The 2001 Monaco GP—Race Day
There were much anticipation and excitement to see how Michael would react at the turn of the lights. The Ferrari fans, of course, hoped for Michael to get away and stay ahead.
But the most unexpected thing happened even before the start. David’s car stalled on the grid. Sadly, some issue with launch control wasted such a great qualifying. David, therefore, had to start from the back of the grid.
Michael, however, was handed a golden opportunity on a platter. Michael was not the one to let an opportunity pass, and he made the most of it. He made it quickly to the first corner and from there started to pull away.

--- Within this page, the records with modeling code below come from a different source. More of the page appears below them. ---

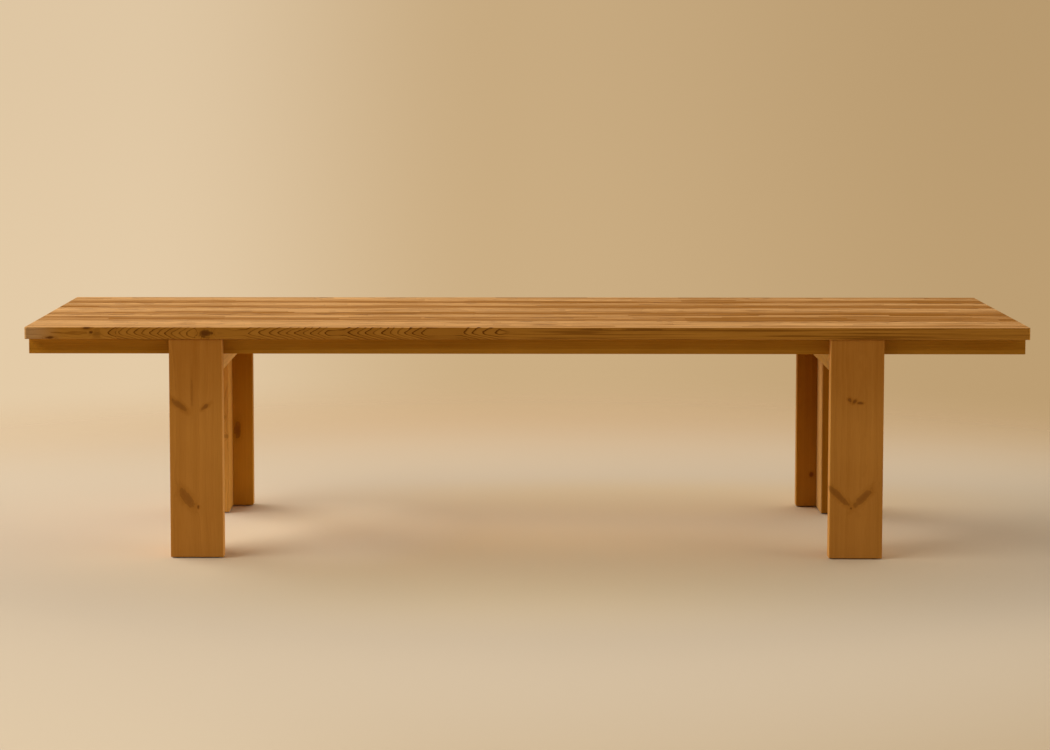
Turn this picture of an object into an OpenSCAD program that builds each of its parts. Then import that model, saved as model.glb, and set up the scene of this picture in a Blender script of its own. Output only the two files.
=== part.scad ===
// Long outdoor dining table in solid timber, fixed frame, no moving parts.
// X runs along the table, -Y is the front, +Z is up; the origin is on the floor under the middle of the top.
// Each leg is a T of two boards. Two long rails pass through notches in the leg webs and in the crossbeams.

/* [Table] */
// Length of the top, end to end
table_length = 3200; // [2900:50:3500]
// Depth of the top, front to back
table_depth = 1000; // [900:10:1100]
// Height of the top's upper face above the floor
table_height = 745; // [700:5:780]

/* [Top boards] */
// Thickness of the top boards
top_thickness = 38; // [32:1:45]
// Number of boards across the top
board_count = 5; // [4:1:6]
// Open gap between two boards
board_gap = 4; // [2:0.5:6]
// Radius of a board's four upright corners
board_corner_radius = 8; // [4:1:12]
// Radius of the eased long edges and end edges of the top boards
board_edge_radius = 1.5; // [1:0.5:4]

/* [Rails] */
// Thickness of a rail, front to back
rail_thickness = 45; // [38:1:55]
// Height of a rail
rail_height = 52; // [45:1:70]
// How far a rail's end stays back from the end of the top
rail_end_inset = 5.5; // [4:0.5:60]

/* [Legs] */
// Width of a leg board, along the table
leg_board_width = 170; // [150:5:200]
// Thickness of a leg board
leg_board_thickness = 45; // [38:1:55]
// How far a leg board's face stays back from the edge of the top
leg_setback = 5; // [2:1:12]
// From the end of the top to the outer edge of a leg board
leg_overhang = 461; // [400:1:520]
// Thickness of a leg web
web_thickness = 45; // [38:1:50]
// How far a leg web stands out behind its leg board
web_depth = 142; // [120:1:170]
// From a leg board's inner edge to the inner face of its web
web_inset = 71; // [60:0.5:75]
// Thickness of the tongue that joins a web to its leg board
tongue_thickness = 15; // [10:1:20]
// Depth of that tongue
tongue_depth = 12; // [8:1:18]
// Slack around the tongue
tongue_slack = 0.2; // [0.1:0.05:0.5]

/* [Crossbeams] */
// Thickness of a crossbeam
crossbeam_thickness = 45; // [38:1:50]
// Height of a crossbeam
crossbeam_height = 130; // [120:1:160]

/* [Battens and cleats] */
// Width of a batten, along the table
batten_width = 70; // [50:5:95]
// Height of a batten
batten_height = 44; // [38:1:44]
// Depth of the housing in the rail that holds a batten's end
housing_depth = 10; // [5:1:15]
// Slack in the housing
housing_slack = 0.2; // [0.1:0.05:0.5]
// From the end of the top to the middle of an end batten
end_batten_inset = 100; // [70:5:160]
// Thickness of a cleat, which lies against the crossbeam
cleat_thickness = 42; // [38:1:44]
// Height of a cleat
cleat_height = 44; // [38:1:60]
// Gap between a cleat's end and the leg web
cleat_end_gap = 3; // [1:0.5:10]

/* [Edges] */
// Radius of the eased edges of the legs, rails, crossbeams and battens
edge_radius = 2; // [1:0.5:4]

/* [Screws] */
// Shank diameter of the wood screws
screw_diameter = 5; // [4:0.5:6]
// Head diameter of the wood screws
screw_head_diameter = 10; // [9:0.5:12]
// How deep a screw bites into the piece behind
screw_bite = 26; // [18:1:28]
// Slack around a screw
screw_slack = 0.1; // [0.05:0.05:0.3]
// From a leg board's inner edge to its inner rail screw
leg_screw_inner = 12; // [9:1:14]
// From a leg board's outer edge to its outer rail screw
leg_screw_outer = 28; // [15:1:40]

/* [Bolts] */
// Diameter of the coach bolts
bolt_diameter = 10; // [8:1:12]
// Diameter of a bolt's domed head
bolt_head_diameter = 24; // [20:1:28]
// Height of the domed head
bolt_head_height = 5; // [4:0.5:7]
// Depth of the square neck under the head
bolt_neck_depth = 6; // [4:1:8]
// Slack around a bolt
bolt_slack = 0.25; // [0.1:0.05:0.5]
// From the leg board's back face to the bolt nearest to it
bolt_inset = 35; // [28:1:40]
// Spacing of a leg's two bolts, front to back
bolt_spread = 72; // [65:1:78]
// Height of the lower bolt above the underside of the crossbeam
bolt_low = 40; // [25:1:45]
// Height of the upper bolt above the lower one
bolt_rise = 50; // [30:1:55]
// Outside diameter of a washer
washer_diameter = 30; // [24:1:34]
// Thickness of a washer
washer_thickness = 2.5; // [1.5:0.5:3]
// Width of a nut across its flats
nut_width = 17; // [16:1:20]
// Thickness of a nut
nut_thickness = 8; // [6:1:10]
// How far a bolt's end stands out of its nut
bolt_tail = 3.5; // [2:0.5:8]

/* [Glides] */
// Diameter of a foot glide
glide_diameter = 26; // [20:1:32]
// Height of a foot glide
glide_height = 3; // [2:0.5:6]
// From a leg's edges to the middle of a glide
glide_inset = 22; // [18:1:22]
// Diameter of a glide's nail
nail_diameter = 3; // [2:0.5:4]
// Length of a glide's nail
nail_length = 18; // [12:1:25]

/* [Hidden] */
$fn = 48;
cut = 1;

half_length = table_length / 2;
half_depth = table_depth / 2;
top_underside = table_height - top_thickness;

board_width = (table_depth - (board_count - 1) * board_gap) / board_count;
board_pitch = board_width + board_gap;

leg_outer_x = half_length - leg_overhang;
leg_inner_x = leg_outer_x - leg_board_width;
leg_face_y = half_depth - leg_setback;
leg_back_y = leg_face_y - leg_board_thickness;
leg_bottom = glide_height;

web_inner_x = leg_inner_x + web_inset;
web_outer_x = web_inner_x + web_thickness;
web_middle_x = web_inner_x + web_thickness / 2;
web_end_y = leg_back_y - web_depth;

rail_inner_y = leg_back_y - rail_thickness;
rail_bottom = top_underside - rail_height;
rail_end_x = half_length - rail_end_inset;

crossbeam_inner_x = web_inner_x - crossbeam_thickness;
crossbeam_bottom = top_underside - crossbeam_height;

batten_bottom = top_underside - batten_height;
batten_half_length = rail_inner_y + housing_depth - housing_slack;
end_batten_x = half_length - end_batten_inset;
middle_batten_x = crossbeam_inner_x / 2;
batten_xs = [-end_batten_x, -middle_batten_x, 0, middle_batten_x, end_batten_x];

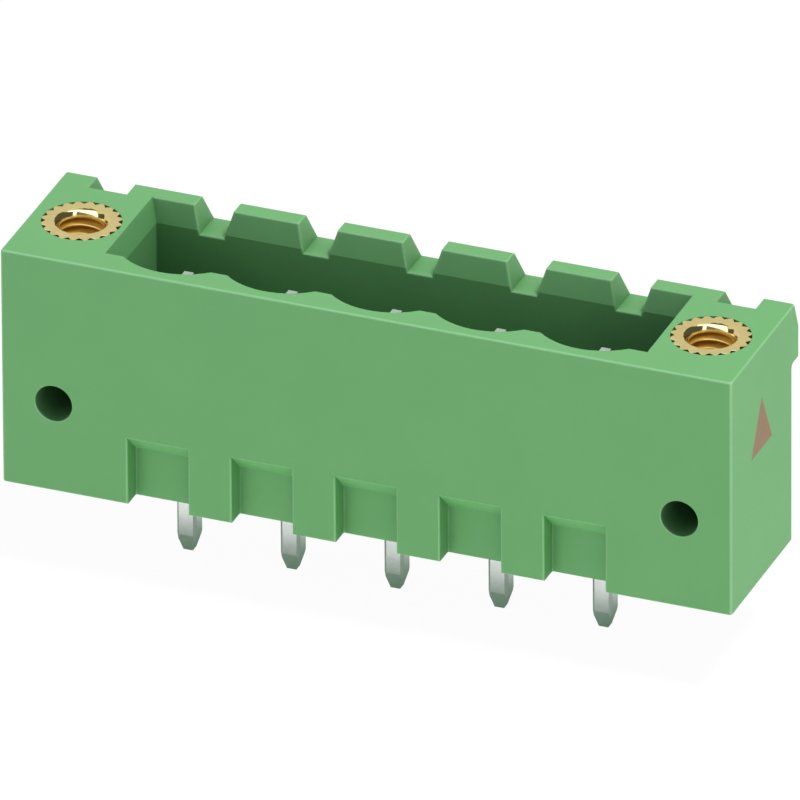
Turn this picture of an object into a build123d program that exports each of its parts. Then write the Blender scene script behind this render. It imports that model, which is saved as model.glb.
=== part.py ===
import os
from math import cos, pi, sin

from build123d import *

# Five-position header of a pluggable terminal block, with a screw flange at each end.
# X runs along the row of pins, Y from the front face towards the latch lip, Z up from the board.
# The origin is in the board plane, on the middle pin's axis. All sizes are in millimetres.

# Row of pins
position_count = 5
pitch = 5.08
pin_side = 0.95
pin_corner_chamfer = 0.13
pin_tip_side = 0.46
pin_taper_length = 0.87
solder_length = 3.93
contact_tip_below_rim = 1.75

# Housing body, measured from the pins' axes
housing_height = 12.0
front_depth = 3.85
back_depth = 3.85
long_edge_radius = 0.15
end_edge_radius = 0.14
foot_edge_radius = 0.08

# Cavity that takes the plug
floor_thickness = 4.0
front_wall = 1.38
back_wall = 0.82
scallop_wall = 0.58
cavity_end_gap = 2.72
lead_in_depth = 1.15
lead_in_flare = 0.30

# Latch lip along the top of the back
lip_top_reach = 0.35
lip_reach = 0.87
lip_slant_height = 1.33
lip_height = 3.0
lip_root_radius = 0.15

# Notches through the back wall, one behind each pin and one in each flange
notch_depth = 1.33
notch_top_width = 1.90
notch_floor_width = 1.18
notch_edge_radius = 0.12
notch_mouth_radius = 0.12
flange_notch_wall = 1.23

# Recesses in the foot of the front face, one in front of each pin
recess_width = 2.96
recess_depth = 1.03
recess_height = 3.45
recess_inner_radius = 0.08
recess_edge_radius = 0.10

# Threaded inserts, and the walls that hold them
insert_tooth_count = 20
insert_tip_radius = 1.86
insert_root_radius = 1.66
insert_crest_width = 0.17
insert_length = 5.0
thread_minor_radius = 1.03
countersink_radius = 1.25
countersink_depth = 0.30
insert_inner_wall = 0.28
insert_outer_wall = 0.60

# Space below each insert for the end of the screw
screw_relief_depth = 0.80

# Blind pilot hole in the front of each flange
pilot_radius = 0.90
pilot_height = 4.51
pilot_depth = 5.5
pilot_edge_radius = 0.06

# Pins and inserts are pressed in, so they touch their seats
press_clearance = 0.0

# How far each cutting shape runs past the surface that it opens
overrun = 1.0

# Two places closer than this are the same place
NEAR = 1e-4

# Places that follow from the sizes above
pin_places = [(i - (position_count - 1) / 2) * pitch for i in range(position_count)]
cavity_half_length = pin_places[-1] + cavity_end_gap
cavity_mouth_half_length = cavity_half_length + lead_in_flare
flange_axis = cavity_mouth_half_length + insert_inner_wall + insert_tip_radius
half_length = flange_axis + insert_tip_radius + insert_outer_wall
pilot_axis = pin_places[-1] + pitch
front_y = -front_depth
back_y = back_depth
cavity_front_y = front_y + front_wall
cavity_back_y = back_y - back_wall
lip_y = back_y + lip_reach
scallop_radius = front_depth - scallop_wall
contact_tip_z = housing_height - contact_tip_below_rim


def prism(outline, plane, start, end):
    """A solid with this outline in the plane, from start to end along the plane's normal."""
    return extrude(plane.offset(start) * outline, end - start)


def along_x(points, half):
    """A solid with this outline of (y, z) points, from -half to half along X."""
    return prism(make_face(Polyline(points, close=True)), Plane.YZ, -half, half)


def along_y(points, y_start, y_end):
    """A solid with this outline of (x, z) points, from y_start to y_end."""
    outline = make_face(Polyline(points, close=True))
    return prism(outline, Plane.XZ, -y_end, -y_start)


def corners_at(outline, u_values, v_values):
    """The outline's corners whose two coordinates are both among the given values."""
    return [
        v
        for v in outline.vertices()
        if any(abs(v.X - u) < NEAR for u in u_values) and any(abs(v.Y - w) < NEAR for w in v_values)
    ]


def body_blank():
    """The outside of the housing: an upright block with the latch lip along the top of its back."""
    lip_bottom_z = housing_height - lip_height
    knee_z = housing_height - lip_slant_height
    outline = make_face(
        Polyline(
            (front_y, 0),
            (back_y, 0),
            (back_y, lip_bottom_z),
            (lip_y, lip_bottom_z),
            (lip_y, knee_z),
            (back_y + lip_top_reach, housing_height),
            (front_y, housing_height),
            close=True,
        )
    )
    root = corners_at(outline, [back_y], [lip_bottom_z])
    outline = fillet(root, lip_root_radius)
    outer = corners_at(outline, [front_y, back_y + lip_top_reach], [housing_height])
    outer += corners_at(outline, [lip_y], [lip_bottom_z, knee_z])
    outline = fillet(outer, long_edge_radius)
    blank = prism(outline, Plane.YZ, -half_length, half_length)
    end_edges = blank.faces().filter_by(Axis.X).edges()
    blank = fillet([e for e in end_edges if e.center().Z > NEAR], end_edge_radius)
    return fillet(blank.edges().group_by(Axis.Z)[0], foot_edge_radius)


def cavity():
    """The space for the plug: a pocket with a flared mouth, scalloped in front of each pin."""
    mouth_z = housing_height - lead_in_depth
    slope = lead_in_flare / lead_in_depth
    over = overrun * slope
    top_z = housing_height + overrun
    half, half_top = cavity_half_length, cavity_mouth_half_length + over
    back, back_top = cavity_back_y, cavity_back_y + lead_in_flare + over
    ends = along_y(
        [
            (-half, floor_thickness),
            (half, floor_thickness),
            (half, mouth_z),
            (half_top, top_z),
            (-half_top, top_z),
            (-half, mouth_z),
        ],
        cavity_front_y,
        back_top,
    )
    sides = along_x(
        [
            (cavity_front_y, floor_thickness),
            (back, floor_thickness),
            (back, mouth_z),
            (back_top, top_z),
            (cavity_front_y, top_z),
        ],
        half_top,
    )
    space = ends & sides
    in_front = along_x(
        [(front_y, 0), (cavity_front_y, 0), (cavity_front_y, top_z), (front_y, top_z)], half_length
    )
    for x in pin_places:
        scallop = Pos(x, 0, 0) * prism(Circle(scallop_radius), Plane.XY, floor_thickness, top_z)
        space += scallop & in_front
    return space


def notch(x, y_start):
    """One notch through the back wall and lip, with its two top edges rounded over."""
    floor_z = housing_height - notch_depth
    top_half, floor_half = notch_top_width / 2, notch_floor_width / 2
    wide = top_half + overrun
    outline = make_face(
        Polyline(
            (-floor_half, floor_z),
            (floor_half, floor_z),
            (top_half, housing_height),
            (wide, housing_height),
            (wide, housing_height + overrun),
            (-wide, housing_height + overrun),
            (-wide, housing_height),
            (-top_half, housing_height),
            close=True,
        )
    )
    edges = corners_at(outline, [-top_half, top_half], [housing_height])
    outline = fillet(edges, notch_edge_radius)
    return Pos(x, 0, 0) * prism(outline, Plane.XZ, -(lip_y + overrun), -y_start)


def recess(x):
    """One recess in the foot of the front face, with rounded upright corners and a sloping top."""
    half = recess_width / 2
    wall_y = front_y + recess_depth
    wide = half + 2 * recess_edge_radius
    outline = make_face(
        Polyline(
            (-wide, front_y - overrun),
            (wide, front_y - overrun),
            (wide, front_y),
            (half, front_y),
            (half, wall_y),
            (-half, wall_y),
            (-half, front_y),
            (-wide, front_y),
            close=True,
        )
    )
    outline = fillet(corners_at(outline, [-half, half], [wall_y]), recess_inner_radius)
    outline = fillet(corners_at(outline, [-half, half], [front_y]), recess_edge_radius)
    upright = prism(outline, Plane.XY, -overrun, recess_height + overrun)
    slope = along_x(
        [
            (front_y - overrun, -overrun),
            (wall_y, -overrun),
            (wall_y, recess_height - recess_depth),
            (front_y - overrun, recess_height + overrun),
        ],
        wide,
    )
    return Pos(x, 0, 0) * (upright & slope)


def pin_section(side):
    """A square with chamfered corners."""
    return chamfer(Rectangle(side, side).vertices(), pin_corner_chamfer)


def insert_seat(x):
    """The blind hole that an insert is pressed into, with room below it for the end of the screw."""
    low = housing_height - insert_length - screw_relief_depth
    seat = prism(Circle(insert_tip_radius + press_clearance), Plane.XY, low, housing_height + overrun)
    return Pos(x, 0, 0) * seat


def pilot_hole(x):
    """A blind hole in the front of a flange."""
    hole = prism(Circle(pilot_radius), Plane.XZ, -(front_y + pilot_depth), -front_y + overrun)
    return Pos(x, 0, pilot_height) * hole


def notch_mouth_edges(solid):
    """The edges where the notches open into the cavity, on its back wall and on the flare above it."""
    mouth_z = housing_height - lead_in_depth
    floor_z = housing_height - notch_depth
    reach = notch_top_width / 2 + notch_edge_radius
    found = []
    for edge in solid.edges():
        ends = [edge.position_at(0), edge.position_at(1)]
        flares = [lead_in_flare * max(0, (p.Z - mouth_z) / lead_in_depth) for p in ends]
        on_wall = all(abs(p.Y - cavity_back_y - flare) < NEAR for p, flare in zip(ends, flares))
        above_floor = all(p.Z > floor_z - NEAR for p in ends)
        along_flare = all(abs(p.Z - mouth_z) < NEAR for p in ends)
        along_rim = all(abs(p.Z - housing_height) < NEAR for p in ends)
        beside_notch = any(abs(edge.center().X - x) < reach for x in pin_places)
        if on_wall and above_floor and beside_notch and not along_flare and not along_rim:
            found.append(edge)
    return found


def housing():
    """The moulded housing, as one solid."""
    solid = body_blank() - cavity()
    for x in pin_places:
        solid -= notch(x, cavity_back_y - overrun)
    solid = fillet(notch_mouth_edges(solid), notch_mouth_radius)
    for x in pin_places:
        solid -= recess(x)
        solid -= Pos(x, 0, 0) * prism(
            pin_section(pin_side + 2 * press_clearance), Plane.XY, -overrun, floor_thickness + overrun
        )
    for x in (-flange_axis, flange_axis):
        solid -= notch(x, insert_tip_radius + flange_notch_wall)
        solid -= insert_seat(x)
    for x in (-pilot_axis, pilot_axis):
        solid -= pilot_hole(x)
    circles = solid.edges().filter_by(GeomType.CIRCLE)
    at_front = [e for e in circles if abs(e.arc_center.Y - front_y) < NEAR]
    return fillet([e for e in at_front if abs(e.radius - pilot_radius) < NEAR], pilot_edge_radius)


def contact_pin(x):
    """A straight square pin with a blunt tapered tip at each end."""
    half, tip_half = pin_side / 2, pin_tip_side / 2
    low, high = -solder_length, contact_tip_z
    side_view = [
        (-tip_half, low),
        (tip_half, low),
        (half, low + pin_taper_length),
        (half, high - pin_taper_length),
        (tip_half, high),
        (-tip_half, high),
        (-half, high - pin_taper_length),
        (-half, low + pin_taper_length),
    ]
    bar = prism(pin_section(pin_side), Plane.XY, low, high)
    return Pos(x, 0, 0) * (bar & along_x(side_view, pin_side) & along_y(side_view, -pin_side, pin_side))


def toothed_outline():
    """The insert's knurled outline: pointed teeth with narrow crests, valleys between them."""
    tooth_angle = 2 * pi / insert_tooth_count
    half_crest = insert_crest_width / 2 / insert_tip_radius
    points = []
    for tooth in range(insert_tooth_count):
        valley = tooth * tooth_angle
        crest = valley + tooth_angle / 2
        for radius, angle in (
            (insert_root_radius, valley),
            (insert_tip_radius, crest - half_crest),
            (insert_tip_radius, crest + half_crest),
        ):
            points.append((radius * cos(angle), radius * sin(angle)))
    return make_face(Polyline(points, close=True))


def threaded_insert(x):
    """A knurled brass insert with a plain hole at the thread's minor size and a countersunk mouth."""
    low = housing_height - insert_length
    bore_top = housing_height - countersink_depth
    solid = prism(toothed_outline(), Plane.XY, low, housing_height)
    solid -= prism(Circle(thread_minor_radius), Plane.XY, low - overrun, housing_height + overrun)
    mouth = Cone(
        thread_minor_radius,
        countersink_radius,
        countersink_depth,
        align=(Align.CENTER, Align.CENTER, Align.MIN),
    )
    return Pos(x, 0, 0) * (solid - Pos(0, 0, bore_top) * mouth)


def main():
    os.makedirs("parts", exist_ok=True)
    pieces = {"housing": housing()}
    for number, x in enumerate(pin_places, start=1):
        pieces[f"contact_pin_{number}"] = contact_pin(x)
    pieces["threaded_insert_left"] = threaded_insert(-flange_axis)
    pieces["threaded_insert_right"] = threaded_insert(flange_axis)
    for name, piece in pieces.items():
        export_step(piece, f"parts/{name}.step")


main()
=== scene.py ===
"""Looks of the terminal block header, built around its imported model.

Lengths are in metres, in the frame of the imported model: X along the row of pins, Y from the plain
front face towards the latch lip, Z up from the board. MM turns millimetres into metres.
"""

import math

import bmesh
import bpy
from mathutils import Matrix, Vector


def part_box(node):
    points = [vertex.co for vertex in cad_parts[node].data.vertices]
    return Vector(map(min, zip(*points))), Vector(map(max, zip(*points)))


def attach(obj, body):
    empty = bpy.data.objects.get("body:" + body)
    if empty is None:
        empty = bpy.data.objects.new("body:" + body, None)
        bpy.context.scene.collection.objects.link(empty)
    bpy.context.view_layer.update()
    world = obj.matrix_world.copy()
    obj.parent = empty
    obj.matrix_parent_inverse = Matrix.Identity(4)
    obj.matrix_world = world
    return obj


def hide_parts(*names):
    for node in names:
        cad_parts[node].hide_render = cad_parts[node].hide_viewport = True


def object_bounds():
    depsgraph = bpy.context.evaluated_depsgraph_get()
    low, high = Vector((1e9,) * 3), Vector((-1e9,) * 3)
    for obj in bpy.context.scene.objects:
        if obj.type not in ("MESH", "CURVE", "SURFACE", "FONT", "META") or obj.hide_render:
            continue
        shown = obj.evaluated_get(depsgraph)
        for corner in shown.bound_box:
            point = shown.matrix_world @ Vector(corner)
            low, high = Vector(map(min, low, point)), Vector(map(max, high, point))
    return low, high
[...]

In fact, Barrichello also made it behind Michael as Mika had issues with his car, which meant that the Ferraris were one and two.
Take a look at the race summary:
McLarens seemed to have great starts, but reliability let them down; more so, Mika Hakkinen. If the sad exit on the last lap of the Spanish GP wasn’t enough, then Mika was out of the Monaco GP as well. David was still running, and that was the only good news for the McLaren team.
In the end, the result went in favour of the Ferraris. Both the Ferraris were on the podium followed by an unlikely candidate, Eddie Irvine, in his Jaguar in the third spot. David could manage to finish fifth, which was a decent finish considering the traffic situation a car could get in at Monaco.
Back to the Pits
Michael finished yet another successful race, bringing home his fourth win of the season and forty-eighth overall. With the challenge from McLaren gradually becoming more potent, Ferrari had to up their game, and Michael Schumacher knew that all too well!
The Next Win..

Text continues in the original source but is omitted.